A report in 2010 by Forbes said there were 1,011 billionaires in the world, 27 percent more than the previous year. The biggest rise was in China, where the number more than doubled to 107.
In China the increasing number of billionaires and multi-millionaires has also driven up sales of other aircraft, such as helicopters.
At the start of this year Bell Helicopter of the US, which first entered China in 1979, had 24 helicopters in service in the country; the company says that it will end the year with almost double that.
"China represents the largest potential market in the world," says John Garrison, president and CEO of Bell Helicopter. "According to the recent forecasts there is a projected need for as many as 2,000 helicopters in China."
Bell says he believes the country "can easily support" 2,000 helicopters in 10 years as the pace of airspace regulation reforms picks up.
But China still lacks infrastructure such as airports for general aviation, and personnel, such as pilots and product support and maintenance, he says.
With the stringent airspace rules, those two areas have been seen as a serious obstacle to the development of general aviation in China.
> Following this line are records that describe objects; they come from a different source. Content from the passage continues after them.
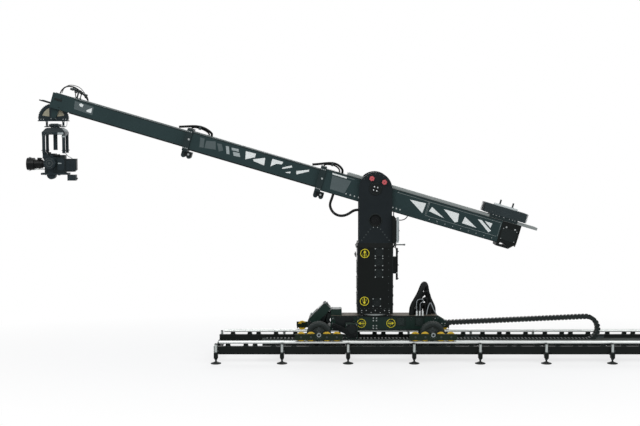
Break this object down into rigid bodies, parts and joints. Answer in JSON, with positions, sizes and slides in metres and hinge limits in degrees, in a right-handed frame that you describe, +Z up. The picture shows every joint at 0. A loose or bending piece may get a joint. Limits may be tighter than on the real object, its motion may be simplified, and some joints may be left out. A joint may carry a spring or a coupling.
{
  "type": "telescopic camera crane",
  "caption": "Telescopic camera crane: counterweighted box arm on a slewing column, wheeled dolly on raised rail track, energy chain, levelling nose and remote head with camera.",
  "frame": {"origin": "floor level under the middle of the whole crane's length and width, at the stored pose", "axes": "+X runs along the track from the camera's side to the track's far end, +Y from the near rail to the far rail, +Z up"},
  "size_m": [11.014, 1.2776, 4.1017],
  "materials": {
    "rail_steel": "satin",
    "track_paint": "satin",
    "jack_metal": "satin",
    "foot_plastic": "matte",
    "tray_metal": "satin",
    "chain_plastic": "matte",
    "dolly_paint": "satin",
    "bogie_paint": "satin",
    "axle_steel": "satin",
    "road_tyre": "matte",
    "track_wheel": "satin",
    "ring_steel": "satin",
    "column_paint": "satin",
    "arm_metal": "satin",
    "collar_metal": "satin",
    "weight_iron": "matte",
    "slab_steel": "satin",
    "knob_red": "gloss",
    "cable_sleeve": "matte",
    "head_metal": "satin",
    "camera_shell": "matte",
    "lens_black": "satin"
  },
  "bodies": {
    "track": {"track_rails": "rail_steel", "track_beams": "track_paint", "cross_ties": "track_paint", "jack_posts": "jack_metal", "jack_housings": "jack_metal", "jack_feet": "foot_plastic", "cable_tray": "tray_metal", "chain_lower_run": "chain_plastic"},
    "dolly": {"chassis": "dolly_paint", "axle_beams": "axle_steel", "dolly_boxes": "dolly_paint", "chain_bracket": "dolly_paint", "chain_upper_run": "chain_plastic", "cable_loom": "cable_sleeve", "bogie_frames": "bogie_paint", "slew_ring": "ring_steel"},
    "loop": {"chain_loop": "chain_plastic"},
    "turntable": {"turntable_ring": "ring_steel", "column_housing": "column_paint", "cheek_near": "column_paint", "cheek_far": "column_paint", "service_covers": "column_paint", "control_cabinet": "column_paint", "cable_bar": "column_paint"},
    "lever": {"slew_lever": "ring_steel"},
    "knob_front": {"brake_knob_front": "knob_red"},
    "knob_rear": {"brake_knob_rear": "knob_red"},
    "arm": {"pivot_trunnions": "ring_steel", "outer_tube": "arm_metal", "outer_collar": "collar_metal", "weight_rail": "arm_metal", "rear_housing": "camera_shell", "cable_hoop_rear": "cable_sleeve", "arm_cable_loop": "cable_sleeve"},
    "carriage": {"weight_carriage": "slab_steel", "weight_plates": "weight_iron", "weight_clamp": "slab_steel"},
    "mid": {"mid_tube": "arm_metal", "mid_collar": "collar_metal", "cable_hoop_front": "cable_sleeve"},
    "inner": {"inner_tube": "arm_metal"},
    "level": {"level_sector": "head_metal", "head_hanger": "head_metal"},
    "pan": {"pan_frame": "head_metal", "tilt_drive": "head_metal"},
    "camera": {"camera_cradle": "head_metal", "camera_body": "camera_shell", "lens": "lens_black"},
    "wheel_front_near": {"road_wheel_front_near": "road_tyre"},
    "wheel_front_far": {"road_wheel_front_far": "road_tyre"},
    "wheel_rear_near": {"road_wheel_rear_near": "road_tyre"},
    "wheel_rear_far": {"road_wheel_rear_far": "road_tyre"},
    "roller_1": {"track_wheels_1": "track_wheel"},
    "roller_2": {"track_wheels_2": "track_wheel"},
    "roller_3": {"track_wheels_3": "track_wheel"},
    "roller_4": {"track_wheels_4": "track_wheel"},
    "roller_5": {"track_wheels_5": "track_wheel"},
    "roller_6": {"track_wheels_6": "track_wheel"},
    "roller_7": {"track_wheels_7": "track_wheel"},
    "roller_8": {"track_wheels_8": "track_wheel"}
  },
  "joints": [
    {"name": "dolly_travel", "type": "slide", "parent": "track", "child": "dolly", "axis": [1, 0, 0], "range_m": [-1.1, 2.4], "deforming": ["chain_lower_run", "chain_upper_run"]},
    {"name": "chain_roll", "type": "slide", "parent": "dolly", "child": "loop", "axis": [1, 0, 0], "range_m": [-1.25, 0.6]},
    {"name": "spin_front_near", "type": "hinge", "parent": "dolly", "child": "wheel_front_near", "pos_m": [-1.01246, -0.41, 0.435], "axis": [0, 1, 0], "continuous": true},
    {"name": "spin_front_far", "type": "hinge", "parent": "dolly", "child": "wheel_front_far", "pos_m": [-1.01246, 0.41, 0.435], "axis": [0, 1, 0], "continuous": true},
    {"name": "spin_rear_near", "type": "hinge", "parent": "dolly", "child": "wheel_rear_near", "pos_m": [0.71754, -0.41, 0.435], "axis": [0, 1, 0], "continuous": true},
    {"name": "spin_rear_far", "type": "hinge", "parent": "dolly", "child": "wheel_rear_far", "pos_m": [0.71754, 0.41, 0.435], "axis": [0, 1, 0], "continuous": true},
    {"name": "roll_1", "type": "hinge", "parent": "dolly", "child": "roller_1", "pos_m": [-1.28246, 0, 0.40312], "axis": [0, 1, 0], "continuous": true},
    {"name": "roll_2", "type": "hinge", "parent": "dolly", "child": "roller_2", "pos_m": [-1.13246, 0, 0.40312], "axis": [0, 1, 0], "continuous": true},
    {"name": "roll_3", "type": "hinge", "parent": "dolly", "child": "roller_3", "pos_m": [-0.89246, 0, 0.40312], "axis": [0, 1, 0], "continuous": true},
    {"name": "roll_4", "type": "hinge", "parent": "dolly", "child": "roller_4", "pos_m": [-0.74246, 0, 0.40312], "axis": [0, 1, 0], "continuous": true},
    {"name": "roll_5", "type": "hinge", "parent": "dolly", "child": "roller_5", "pos_m": [0.44754, 0, 0.40312], "axis": [0, 1, 0], "continuous": true},
    {"name": "roll_6", "type": "hinge", "parent": "dolly", "child": "roller_6", "pos_m": [0.59754, 0, 0.40312], "axis": [0, 1, 0], "continuous": true},
    {"name": "roll_7", "type": "hinge", "parent": "dolly", "child": "roller_7", "pos_m": [0.83754, 0, 0.40312], "axis": [0, 1, 0], "continuous": true},
    {"name": "roll_8", "type": "hinge", "parent": "dolly", "child": "roller_8", "pos_m": [0.98754, 0, 0.40312], "axis": [0, 1, 0], "continuous": true},
    {"name": "column_slew", "type": "hinge", "parent": "dolly", "child": "turntable", "pos_m": [-0.14746, 0, 0.676], "axis": [0, 0, 1], "continuous": true},
    {"name": "lever_swing", "type": "hinge", "parent": "turntable", "child": "lever", "pos_m": [0.17384, 0.1, 1.74], "axis": [0, 0, 1], "range_deg": [-30, 30]},
    {"name": "knob_turn_front", "type": "hinge", "parent": "turntable", "child": "knob_front", "pos_m": [-0.2052, -0.23, 2.78777], "axis": [0, 1, 0], "continuous": true},
    {"name": "knob_turn_rear", "type": "hinge", "parent": "turntable", "child": "knob_rear", "pos_m": [-0.01347, -0.23, 2.73134], "axis": [0, 1, 0], "continuous": true},
    {"name": "arm_tilt", "type": "hinge", "parent": "turntable", "child": "arm", "pos_m": [-0.14746, 0, 2.63], "axis": [0, 1, 0], "range_deg": [-26, 26], "deforming": ["arm_cable_loop"]},
    {"name": "telescope_mid", "type": "slide", "parent": "arm", "child": "mid", "axis": [-0.9593, 0, 0.2823], "range_m": [-1.55, 0.1]},
    {"name": "telescope_inner", "type": "slide", "parent": "mid", "child": "inner", "axis": [-0.9593, 0, 0.2823], "range_m": [-1.55, 0.1]},
    {"name": "weight_travel", "type": "slide", "parent": "arm", "child": "carriage", "axis": [-0.9593, 0, 0.2823], "range_m": [-0.1, 1.3]},
    {"name": "nose_level", "type": "hinge", "parent": "inner", "child": "level", "pos_m": [-5.09184, 0, 3.69535], "axis": [0, 1, 0], "range_deg": [-26, 26]},
    {"name": "head_pan", "type": "hinge", "parent": "level", "child": "pan", "pos_m": [-5.06984, 0, 3.56535], "axis": [0, 0, 1], "continuous": true},
    {"name": "camera_tilt", "type": "hinge", "parent": "pan", "child": "camera", "pos_m": [-5.13284, 0, 3.01635], "axis": [0, 1, 0], "range_deg": [-20, 45]}
  ],
  "couplings": [
    {"joint": "chain_roll", "follows": "dolly_travel", "ratio": -0.5},
    {"joint": "roll_1", "follows": "dolly_travel", "rad_per_m": 15.465},
    {"joint": "roll_2", "follows": "dolly_travel", "rad_per_m": 15.465},
    {"joint": "roll_3", "follows": "dolly_travel", "rad_per_m": 15.465},
    {"joint": "roll_4", "follows": "dolly_travel", "rad_per_m": 15.465},
    {"joint": "roll_5", "follows": "dolly_travel", "rad_per_m": 15.465},
    {"joint": "roll_6", "follows": "dolly_travel", "rad_per_m": 15.465},
    {"joint": "roll_7", "follows": "dolly_travel", "rad_per_m": 15.465},
    {"joint": "roll_8", "follows": "dolly_travel", "rad_per_m": 15.465},
    {"joint": "telescope_inner", "follows": "telescope_mid", "ratio": 1},
    {"joint": "weight_travel", "follows": "telescope_mid", "ratio": -0.8},
    {"joint": "nose_level", "follows": "arm_tilt", "ratio": -1}
  ]
}
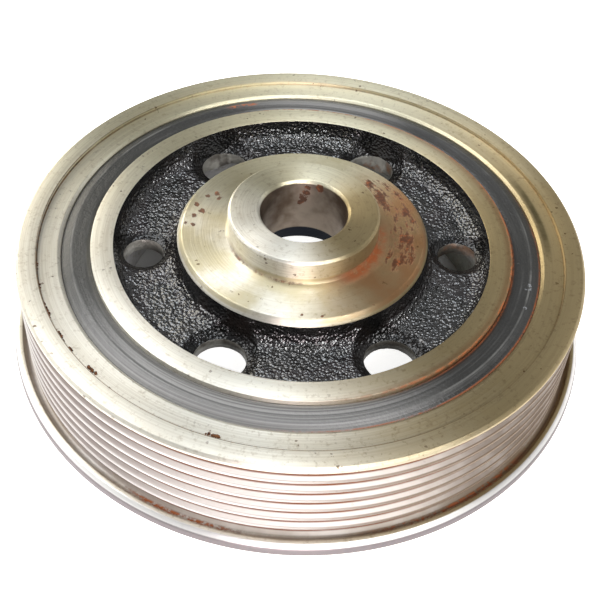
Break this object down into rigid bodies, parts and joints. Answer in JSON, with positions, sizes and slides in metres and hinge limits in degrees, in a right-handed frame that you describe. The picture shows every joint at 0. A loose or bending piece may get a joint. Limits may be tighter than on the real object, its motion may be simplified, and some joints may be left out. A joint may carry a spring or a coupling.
{
  "type": "harmonic balancer",
  "caption": "Crankshaft vibration damper: a holed iron hub with a raised bolt boss, a bonded rubber ring and a grooved belt ring with a guard flange.",
  "frame": {"origin": "centre of the belt ring's rear face, on the shaft axis", "axes": "+Z along the shaft axis towards the bolt boss; +X through a small hole of the web"},
  "size_m": [0.1472, 0.1472, 0.0365],
  "materials": {
    "hub_iron": "machined faces with black cast web",
    "rubber": "matt",
    "ring_iron": "turned"
  },
  "bodies": {
    "root": {"hub": "hub_iron", "damper_rubber": "rubber", "pulley_ring": "ring_iron"}
  },
  "joints": []
}
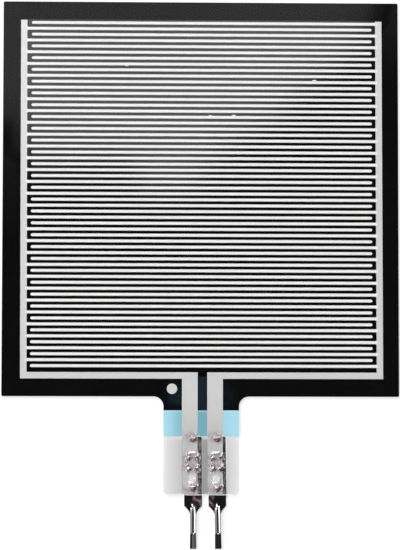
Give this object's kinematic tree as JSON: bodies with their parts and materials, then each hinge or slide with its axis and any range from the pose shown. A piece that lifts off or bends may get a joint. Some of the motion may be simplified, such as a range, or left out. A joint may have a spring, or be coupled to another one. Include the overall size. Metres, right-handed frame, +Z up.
{
  "type": "thin film pressure sensor",
  "caption": "Flat square film sensor with interleaved printed silver fingers over a black coating, a short clear tail and crimped solder pins.",
  "frame": {"origin": "the middle of the square on the rear face, the side that is stuck or laid down", "axes": "+Z up out of the printed side, +Y along the sensor away from its tail, +X to the right seen from the printed side"},
  "size_m": [0.04, 0.0553, 0.0006],
  "materials": {
    "clear_film": "clear polyester film, slightly milky, glossy",
    "silver_ink": "screen printed silver ink seen through film, satin",
    "blue_ink": "thin translucent insulating ink",
    "adhesive": "clear pressure-sensitive adhesive",
    "black_coating": "screen printed carbon ink, satin black",
    "rear_film": "polyester film over the black coating, glossy",
    "tinned_bronze": "tin plated copper alloy, bright, with warm cut edges"
  },
  "bodies": {
    "root": {"electrode_film": "clear_film", "electrode_left": "silver_ink", "electrode_right": "silver_ink", "marker_dot": "silver_ink", "dielectric_band": "blue_ink", "spacer_adhesive": "adhesive", "carbon_layer": "black_coating", "pressure_film": "rear_film", "contact_left": "tinned_bronze", "contact_right": "tinned_bronze"}
  },
  "joints": []
}
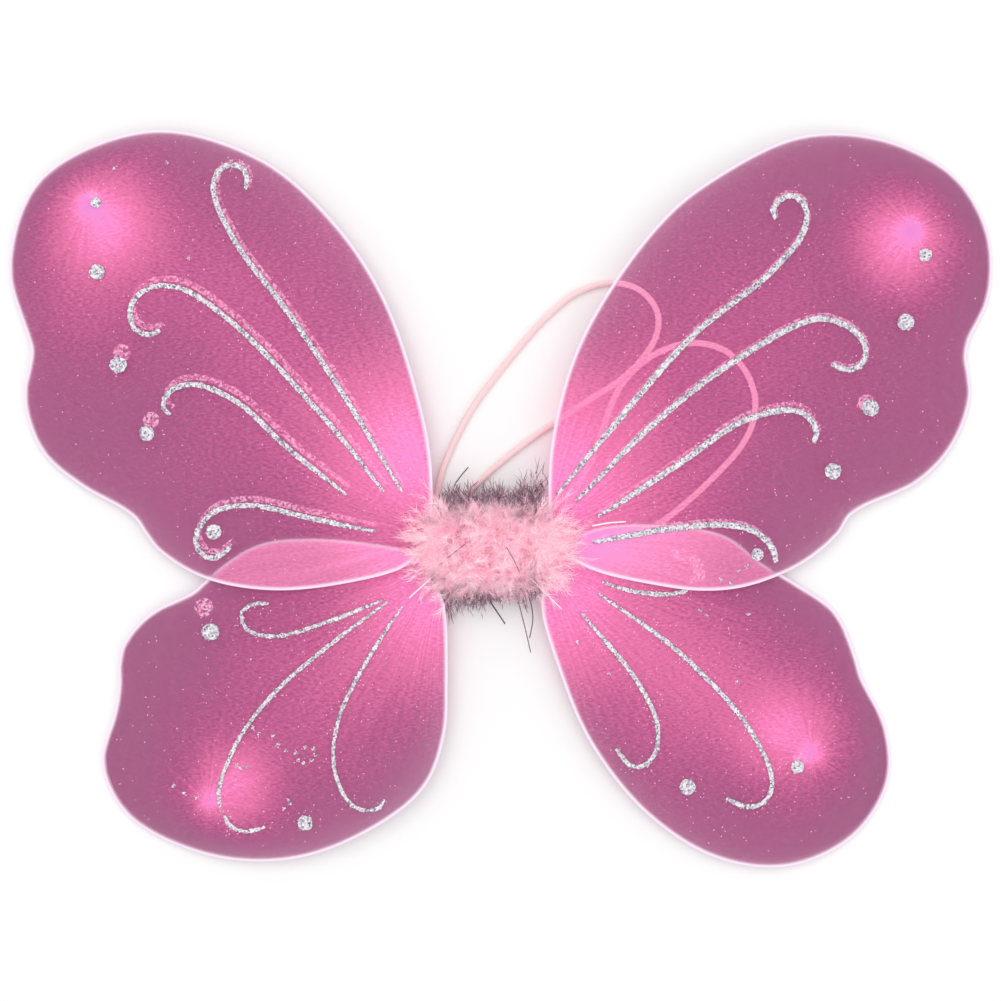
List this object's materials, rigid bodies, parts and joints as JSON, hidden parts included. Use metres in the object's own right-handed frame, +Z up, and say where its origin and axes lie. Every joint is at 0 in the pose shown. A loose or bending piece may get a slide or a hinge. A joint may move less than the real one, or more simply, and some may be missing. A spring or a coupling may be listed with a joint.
{
  "type": "fairy wings",
  "caption": "Child's fairy wings: sheer nylon over bent wire loops with glitter swirls, a feather trim at the middle and elastic arm loops, lying face up.",
  "frame": {"origin": "under the middle of the wings' outline, on the surface that they lie on", "axes": "+X across the span to the right as one faces the glittered side, +Y towards the upper wings' tops, +Z up out of the glittered side"},
  "size_m": [0.4813, 0.3598, 0.0285],
  "materials": {
    "coated_wire": "white plastic coat on steel wire",
    "nylon": "sheer stretch nylon, two layers",
    "nylon_knot": "the same nylon, gathered and tied",
    "glitter": "silver glitter in clear glue",
    "thread": "sewing thread",
    "tape": "florist's cloth tape",
    "cord": "twisted cotton cord",
    "marabou": "dyed marabou down with dusky tips",
    "elastic": "round braided elastic"
  },
  "bodies": {
    "middle": {"binding_tape": "tape", "boa_core_cord": "cord", "feather_boa": "marabou", "strap_loop_left": "elastic", "strap_loop_right": "elastic", "stem_upper_left": "coated_wire", "stem_upper_right": "coated_wire", "stem_lower_left": "coated_wire", "stem_lower_right": "coated_wire"},
    "left_lower_wing": {"wire_lower_left": "coated_wire", "cover_lower_left": "nylon", "root_lashing_lower_left": "thread", "tip_knot_lower_left": "nylon_knot", "glitter_line_lower_left_1": "glitter", "glitter_line_lower_left_2": "glitter", "glitter_line_lower_left_3": "glitter", "glitter_dot_lower_left_1": "glitter", "glitter_dot_lower_left_2": "glitter"},
    "left_upper_wing": {"wire_upper_left": "coated_wire", "cover_upper_left": "nylon", "root_lashing_upper_left": "thread", "tip_knot_upper_left": "nylon_knot", "glitter_line_upper_left_1": "glitter", "glitter_line_upper_left_2": "glitter", "glitter_line_upper_left_3": "glitter", "glitter_line_upper_left_4": "glitter", "glitter_dot_upper_left_1": "glitter", "glitter_dot_upper_left_2": "glitter", "glitter_dot_upper_left_3": "glitter", "glitter_dot_upper_left_4": "glitter", "glitter_dot_upper_left_5": "glitter"},
    "right_lower_wing": {"wire_lower_right": "coated_wire", "cover_lower_right": "nylon", "root_lashing_lower_right": "thread", "tip_knot_lower_right": "nylon_knot", "glitter_line_lower_right_1": "glitter", "glitter_line_lower_right_2": "glitter", "glitter_line_lower_right_3": "glitter", "glitter_dot_lower_right_1": "glitter", "glitter_dot_lower_right_2": "glitter"},
    "right_upper_wing": {"wire_upper_right": "coated_wire", "cover_upper_right": "nylon", "root_lashing_upper_right": "thread", "tip_knot_upper_right": "nylon_knot", "glitter_line_upper_right_1": "glitter", "glitter_line_upper_right_2": "glitter", "glitter_line_upper_right_3": "glitter", "glitter_line_upper_right_4": "glitter", "glitter_dot_upper_right_1": "glitter", "glitter_dot_upper_right_2": "glitter", "glitter_dot_upper_right_3": "glitter", "glitter_dot_upper_right_4": "glitter", "glitter_dot_upper_right_5": "glitter"}
  },
  "joints": [
    {"name": "left_fold", "type": "hinge", "parent": "middle", "child": "left_lower_wing", "pos_m": [-0.028, -0.024, 0.013], "axis": [0, 1, 0], "range_deg": [0, 60]},
    {"name": "left_upper_bend", "type": "hinge", "parent": "left_lower_wing", "child": "left_upper_wing", "pos_m": [-0.028, -0.024, 0.013], "axis": [0, 1, 0], "range_deg": [0, 25]},
    {"name": "right_fold", "type": "hinge", "parent": "middle", "child": "right_lower_wing", "pos_m": [0.019, -0.024, 0.013], "axis": [0, -1, 0], "range_deg": [0, 60]},
    {"name": "right_upper_bend", "type": "hinge", "parent": "right_lower_wing", "child": "right_upper_wing", "pos_m": [0.019, -0.024, 0.013], "axis": [0, -1, 0], "range_deg": [0, 25]}
  ]
}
"You can have as many aircraft as you want, but without the infrastructure it is like having a Ferrari sitting in the middle of a rice field but with no roads to drive," says Jan Fridrich, vice-president of the Light Aircraft Association of the Czech Republic.
The Czech Republic is a good case study of a country that has built a light aircraft industry from scratch. In just 10 years it has grown to an industry that produces 350 aircraft a year with an export value of 36 million euros, Fridrich says. The key is to provide a complete system of infrastructure essential to the industry, he says.
Just as the car industry has been turbocharged as roads have been built across the country, a thriving general aviation sector cannot grow without a highly developed network of airports.
There are now reckoned to be about 92 million automobiles in China, and many of them are now being driven on roads that have sprung up in the past year. In 2011 slightly more than 55,000 kilometers of road were opened, about 9,000 km of that being motorways, China's statistics bureau says. In 1992 less than 2,400 km of road were built.
Investment in large infrastructure has obviously been a huge driving force in the country's economy, and investment in general aviation is forecast to play a similar role. More importantly, unlike large infrastructure dominated by investment from state-owned enterprises, the building of general aviation airports may well be open to foreign investors as well as private Chinese companies.